→ What the task requires
Below this line is the material. Write out only its lines from the one containing "above and below" through the one containing "lying along X.", both kept, exactly.

→ Provided data
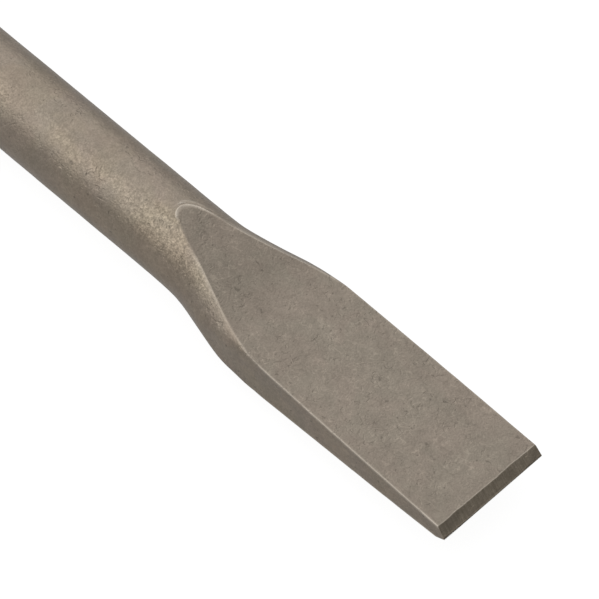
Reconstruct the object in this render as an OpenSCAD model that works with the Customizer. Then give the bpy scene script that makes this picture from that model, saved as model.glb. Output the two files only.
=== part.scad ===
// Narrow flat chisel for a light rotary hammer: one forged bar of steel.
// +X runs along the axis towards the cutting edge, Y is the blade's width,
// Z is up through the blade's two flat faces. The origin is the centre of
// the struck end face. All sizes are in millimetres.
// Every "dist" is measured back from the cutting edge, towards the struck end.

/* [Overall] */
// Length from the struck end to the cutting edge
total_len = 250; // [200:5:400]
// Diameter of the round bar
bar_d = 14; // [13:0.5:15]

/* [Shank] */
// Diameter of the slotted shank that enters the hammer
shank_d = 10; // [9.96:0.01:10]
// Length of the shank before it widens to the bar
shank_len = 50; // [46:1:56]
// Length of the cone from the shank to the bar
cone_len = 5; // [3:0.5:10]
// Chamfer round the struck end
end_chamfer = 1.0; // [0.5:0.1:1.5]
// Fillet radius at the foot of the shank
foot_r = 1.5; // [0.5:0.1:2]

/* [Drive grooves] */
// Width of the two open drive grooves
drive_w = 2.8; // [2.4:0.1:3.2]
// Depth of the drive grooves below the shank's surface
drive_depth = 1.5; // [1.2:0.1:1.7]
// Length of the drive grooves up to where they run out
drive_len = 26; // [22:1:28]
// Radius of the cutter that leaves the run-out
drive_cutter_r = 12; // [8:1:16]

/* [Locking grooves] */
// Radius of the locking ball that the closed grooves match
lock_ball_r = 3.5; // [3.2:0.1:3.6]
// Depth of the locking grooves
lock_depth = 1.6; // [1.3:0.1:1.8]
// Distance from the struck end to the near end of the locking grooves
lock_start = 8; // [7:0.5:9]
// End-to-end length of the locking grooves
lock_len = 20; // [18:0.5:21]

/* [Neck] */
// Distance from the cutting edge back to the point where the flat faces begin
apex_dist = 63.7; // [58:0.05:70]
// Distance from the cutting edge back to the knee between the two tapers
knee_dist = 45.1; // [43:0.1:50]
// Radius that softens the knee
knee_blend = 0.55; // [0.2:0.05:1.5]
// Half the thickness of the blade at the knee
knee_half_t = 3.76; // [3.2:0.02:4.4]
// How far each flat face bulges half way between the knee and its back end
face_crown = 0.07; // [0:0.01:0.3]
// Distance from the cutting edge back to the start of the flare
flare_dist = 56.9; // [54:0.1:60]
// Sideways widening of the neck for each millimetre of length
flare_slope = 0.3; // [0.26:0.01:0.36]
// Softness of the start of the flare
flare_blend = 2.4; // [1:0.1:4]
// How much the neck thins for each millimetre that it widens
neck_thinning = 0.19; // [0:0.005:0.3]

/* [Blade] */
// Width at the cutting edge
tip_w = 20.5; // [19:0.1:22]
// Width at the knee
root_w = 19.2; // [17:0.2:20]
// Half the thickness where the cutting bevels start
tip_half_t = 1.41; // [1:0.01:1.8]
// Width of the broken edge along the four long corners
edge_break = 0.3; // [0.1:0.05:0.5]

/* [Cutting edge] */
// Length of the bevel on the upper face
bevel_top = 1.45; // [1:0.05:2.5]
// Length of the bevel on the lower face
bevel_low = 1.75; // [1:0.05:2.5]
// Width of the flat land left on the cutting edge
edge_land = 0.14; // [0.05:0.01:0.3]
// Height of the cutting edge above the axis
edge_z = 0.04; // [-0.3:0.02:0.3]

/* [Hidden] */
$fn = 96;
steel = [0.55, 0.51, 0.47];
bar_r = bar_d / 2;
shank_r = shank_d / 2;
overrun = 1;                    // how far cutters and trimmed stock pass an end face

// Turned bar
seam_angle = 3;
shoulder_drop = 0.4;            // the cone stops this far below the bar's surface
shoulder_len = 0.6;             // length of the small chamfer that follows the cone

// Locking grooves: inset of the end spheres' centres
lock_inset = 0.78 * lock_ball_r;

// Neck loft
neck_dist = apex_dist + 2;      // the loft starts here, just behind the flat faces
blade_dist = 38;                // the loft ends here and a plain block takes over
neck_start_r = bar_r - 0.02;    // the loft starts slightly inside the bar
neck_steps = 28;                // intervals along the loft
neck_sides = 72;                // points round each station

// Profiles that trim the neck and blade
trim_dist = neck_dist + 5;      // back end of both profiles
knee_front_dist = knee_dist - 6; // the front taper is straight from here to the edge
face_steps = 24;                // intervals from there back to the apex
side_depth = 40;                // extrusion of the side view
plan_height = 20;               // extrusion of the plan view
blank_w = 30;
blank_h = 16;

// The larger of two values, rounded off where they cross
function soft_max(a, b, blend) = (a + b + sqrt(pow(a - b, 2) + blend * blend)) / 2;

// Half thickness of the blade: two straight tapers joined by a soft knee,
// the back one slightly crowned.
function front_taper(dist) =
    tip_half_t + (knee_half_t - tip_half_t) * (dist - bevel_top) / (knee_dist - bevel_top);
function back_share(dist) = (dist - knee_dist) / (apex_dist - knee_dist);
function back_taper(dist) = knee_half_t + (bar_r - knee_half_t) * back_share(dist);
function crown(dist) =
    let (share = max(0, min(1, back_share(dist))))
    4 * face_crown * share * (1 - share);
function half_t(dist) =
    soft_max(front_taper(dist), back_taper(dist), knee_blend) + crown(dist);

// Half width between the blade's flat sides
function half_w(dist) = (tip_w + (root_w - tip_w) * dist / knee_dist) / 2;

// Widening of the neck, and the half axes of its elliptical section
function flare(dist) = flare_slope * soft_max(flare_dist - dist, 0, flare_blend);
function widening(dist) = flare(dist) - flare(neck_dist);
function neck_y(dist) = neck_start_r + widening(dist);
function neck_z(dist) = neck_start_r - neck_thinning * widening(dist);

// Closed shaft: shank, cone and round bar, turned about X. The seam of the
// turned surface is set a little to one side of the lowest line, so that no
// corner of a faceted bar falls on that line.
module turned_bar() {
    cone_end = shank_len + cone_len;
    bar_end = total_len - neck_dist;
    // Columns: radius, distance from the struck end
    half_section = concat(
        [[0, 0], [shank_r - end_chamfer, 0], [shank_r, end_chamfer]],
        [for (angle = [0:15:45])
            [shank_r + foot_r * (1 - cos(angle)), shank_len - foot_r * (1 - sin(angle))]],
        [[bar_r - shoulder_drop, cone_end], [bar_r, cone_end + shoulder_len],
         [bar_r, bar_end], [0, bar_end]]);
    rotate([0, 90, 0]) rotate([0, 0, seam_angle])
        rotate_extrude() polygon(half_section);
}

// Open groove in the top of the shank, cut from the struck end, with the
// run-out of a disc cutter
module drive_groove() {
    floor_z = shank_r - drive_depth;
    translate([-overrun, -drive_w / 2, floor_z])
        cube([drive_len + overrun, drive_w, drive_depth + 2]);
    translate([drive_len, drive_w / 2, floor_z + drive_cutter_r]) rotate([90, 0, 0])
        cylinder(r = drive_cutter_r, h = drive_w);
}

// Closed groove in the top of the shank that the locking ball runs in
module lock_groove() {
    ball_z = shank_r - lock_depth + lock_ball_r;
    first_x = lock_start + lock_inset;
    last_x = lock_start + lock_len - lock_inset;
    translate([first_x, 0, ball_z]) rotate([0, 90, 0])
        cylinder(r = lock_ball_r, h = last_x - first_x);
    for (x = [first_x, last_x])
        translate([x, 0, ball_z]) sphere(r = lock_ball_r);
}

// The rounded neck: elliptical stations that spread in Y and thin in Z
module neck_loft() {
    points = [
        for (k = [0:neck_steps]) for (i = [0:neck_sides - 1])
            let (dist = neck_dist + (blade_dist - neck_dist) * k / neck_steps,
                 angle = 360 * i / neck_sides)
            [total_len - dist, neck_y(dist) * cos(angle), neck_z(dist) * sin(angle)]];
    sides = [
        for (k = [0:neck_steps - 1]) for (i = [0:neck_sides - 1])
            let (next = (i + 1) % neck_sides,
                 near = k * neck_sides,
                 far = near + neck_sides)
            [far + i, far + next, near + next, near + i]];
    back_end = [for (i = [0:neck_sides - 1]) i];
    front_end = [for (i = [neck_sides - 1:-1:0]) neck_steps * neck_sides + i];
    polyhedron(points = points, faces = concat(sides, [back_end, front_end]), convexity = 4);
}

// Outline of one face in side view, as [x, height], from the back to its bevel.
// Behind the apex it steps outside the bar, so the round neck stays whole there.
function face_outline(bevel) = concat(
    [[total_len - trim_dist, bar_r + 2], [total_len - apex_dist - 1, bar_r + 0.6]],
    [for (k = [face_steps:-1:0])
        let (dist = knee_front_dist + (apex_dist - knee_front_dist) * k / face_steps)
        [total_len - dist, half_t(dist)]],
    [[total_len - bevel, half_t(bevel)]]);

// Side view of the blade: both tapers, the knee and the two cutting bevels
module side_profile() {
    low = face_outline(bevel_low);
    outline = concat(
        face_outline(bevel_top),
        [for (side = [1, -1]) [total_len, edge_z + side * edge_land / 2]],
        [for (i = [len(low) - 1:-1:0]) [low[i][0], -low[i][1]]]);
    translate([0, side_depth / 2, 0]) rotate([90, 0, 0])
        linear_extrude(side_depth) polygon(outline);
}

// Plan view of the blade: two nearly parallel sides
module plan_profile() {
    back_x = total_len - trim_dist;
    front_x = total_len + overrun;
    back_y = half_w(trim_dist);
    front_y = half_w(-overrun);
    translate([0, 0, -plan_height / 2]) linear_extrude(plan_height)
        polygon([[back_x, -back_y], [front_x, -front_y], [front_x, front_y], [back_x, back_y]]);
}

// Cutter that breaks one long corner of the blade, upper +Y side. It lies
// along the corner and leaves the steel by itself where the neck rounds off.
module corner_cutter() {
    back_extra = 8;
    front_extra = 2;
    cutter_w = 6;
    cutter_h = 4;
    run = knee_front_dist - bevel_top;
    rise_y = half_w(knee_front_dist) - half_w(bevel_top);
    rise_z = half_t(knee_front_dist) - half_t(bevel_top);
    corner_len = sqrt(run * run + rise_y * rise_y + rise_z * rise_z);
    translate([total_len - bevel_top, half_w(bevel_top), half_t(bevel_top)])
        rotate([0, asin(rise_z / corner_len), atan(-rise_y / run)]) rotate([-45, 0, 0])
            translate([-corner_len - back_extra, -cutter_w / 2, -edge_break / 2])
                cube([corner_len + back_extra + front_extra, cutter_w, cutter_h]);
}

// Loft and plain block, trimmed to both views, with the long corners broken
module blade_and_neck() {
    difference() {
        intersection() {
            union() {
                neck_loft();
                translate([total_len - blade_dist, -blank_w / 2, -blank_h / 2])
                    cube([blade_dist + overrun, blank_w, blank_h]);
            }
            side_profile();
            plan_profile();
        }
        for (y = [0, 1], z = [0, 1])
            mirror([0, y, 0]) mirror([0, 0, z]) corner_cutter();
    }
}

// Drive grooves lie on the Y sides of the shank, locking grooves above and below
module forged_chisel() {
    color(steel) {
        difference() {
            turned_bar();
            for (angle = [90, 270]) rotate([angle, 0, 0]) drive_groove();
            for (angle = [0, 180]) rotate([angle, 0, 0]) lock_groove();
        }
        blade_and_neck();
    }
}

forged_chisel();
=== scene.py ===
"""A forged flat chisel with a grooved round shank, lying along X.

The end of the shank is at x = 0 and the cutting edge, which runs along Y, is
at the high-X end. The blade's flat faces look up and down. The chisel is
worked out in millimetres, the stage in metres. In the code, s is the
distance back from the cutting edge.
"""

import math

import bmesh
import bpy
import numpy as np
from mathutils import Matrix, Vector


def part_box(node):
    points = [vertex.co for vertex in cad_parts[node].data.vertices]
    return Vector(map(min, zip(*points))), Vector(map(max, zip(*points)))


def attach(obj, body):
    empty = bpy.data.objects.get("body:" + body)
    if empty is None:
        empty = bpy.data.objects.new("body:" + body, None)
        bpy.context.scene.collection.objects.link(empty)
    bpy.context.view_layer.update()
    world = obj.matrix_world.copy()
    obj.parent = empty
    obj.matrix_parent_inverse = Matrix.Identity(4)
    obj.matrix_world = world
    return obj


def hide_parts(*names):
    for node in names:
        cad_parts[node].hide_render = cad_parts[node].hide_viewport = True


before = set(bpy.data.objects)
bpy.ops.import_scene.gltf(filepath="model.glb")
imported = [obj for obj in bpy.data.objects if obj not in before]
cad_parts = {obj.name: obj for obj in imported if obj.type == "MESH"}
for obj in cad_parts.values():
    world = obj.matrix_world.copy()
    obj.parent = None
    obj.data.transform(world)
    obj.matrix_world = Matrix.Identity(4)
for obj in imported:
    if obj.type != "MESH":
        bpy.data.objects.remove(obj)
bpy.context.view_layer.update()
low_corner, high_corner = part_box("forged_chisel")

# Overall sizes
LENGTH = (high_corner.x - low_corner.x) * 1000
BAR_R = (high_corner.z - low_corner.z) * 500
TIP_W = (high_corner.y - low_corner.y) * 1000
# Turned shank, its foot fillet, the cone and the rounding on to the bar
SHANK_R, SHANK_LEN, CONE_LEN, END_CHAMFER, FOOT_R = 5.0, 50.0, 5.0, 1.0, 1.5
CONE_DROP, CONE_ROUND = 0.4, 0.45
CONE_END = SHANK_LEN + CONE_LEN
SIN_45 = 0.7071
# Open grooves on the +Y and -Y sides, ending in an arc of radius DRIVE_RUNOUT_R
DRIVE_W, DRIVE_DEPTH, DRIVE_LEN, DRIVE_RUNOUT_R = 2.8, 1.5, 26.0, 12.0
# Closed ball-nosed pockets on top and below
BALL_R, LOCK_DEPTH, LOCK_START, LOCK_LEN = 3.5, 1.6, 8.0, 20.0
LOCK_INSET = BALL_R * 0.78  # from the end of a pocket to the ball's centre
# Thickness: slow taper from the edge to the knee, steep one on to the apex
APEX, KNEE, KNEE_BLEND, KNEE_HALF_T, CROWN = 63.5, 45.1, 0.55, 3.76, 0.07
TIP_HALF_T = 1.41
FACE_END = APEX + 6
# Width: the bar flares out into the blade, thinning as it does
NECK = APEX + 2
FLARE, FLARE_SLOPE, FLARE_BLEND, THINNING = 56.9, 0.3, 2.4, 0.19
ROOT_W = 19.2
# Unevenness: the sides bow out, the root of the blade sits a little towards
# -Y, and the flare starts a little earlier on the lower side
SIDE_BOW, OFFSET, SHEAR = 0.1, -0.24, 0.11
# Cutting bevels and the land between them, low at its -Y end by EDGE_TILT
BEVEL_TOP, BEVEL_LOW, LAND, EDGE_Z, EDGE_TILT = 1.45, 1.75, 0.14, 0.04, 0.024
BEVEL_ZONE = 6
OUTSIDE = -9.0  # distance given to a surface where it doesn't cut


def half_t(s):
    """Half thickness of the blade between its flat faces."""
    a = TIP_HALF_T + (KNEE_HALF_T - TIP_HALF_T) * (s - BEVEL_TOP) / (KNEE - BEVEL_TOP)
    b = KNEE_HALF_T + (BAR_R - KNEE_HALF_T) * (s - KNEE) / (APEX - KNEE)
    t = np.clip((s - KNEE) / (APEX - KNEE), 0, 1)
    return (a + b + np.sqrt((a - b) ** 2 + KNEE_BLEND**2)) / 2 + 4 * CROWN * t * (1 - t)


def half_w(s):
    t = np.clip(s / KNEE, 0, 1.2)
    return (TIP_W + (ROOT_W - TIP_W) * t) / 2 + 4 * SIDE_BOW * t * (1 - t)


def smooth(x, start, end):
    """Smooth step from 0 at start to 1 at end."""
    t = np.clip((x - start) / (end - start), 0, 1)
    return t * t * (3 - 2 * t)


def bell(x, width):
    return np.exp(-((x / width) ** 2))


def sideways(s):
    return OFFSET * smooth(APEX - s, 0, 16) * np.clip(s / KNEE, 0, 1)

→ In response
// Drive grooves lie on the Y sides of the shank, locking grooves above and below
module forged_chisel() {
    color(steel) {
        difference() {
            turned_bar();
            for (angle = [90, 270]) rotate([angle, 0, 0]) drive_groove();
            for (angle = [0, 180]) rotate([angle, 0, 0]) lock_groove();
        }
        blade_and_neck();
    }
}

forged_chisel();
=== scene.py ===
"""A forged flat chisel with a grooved round shank, lying along X.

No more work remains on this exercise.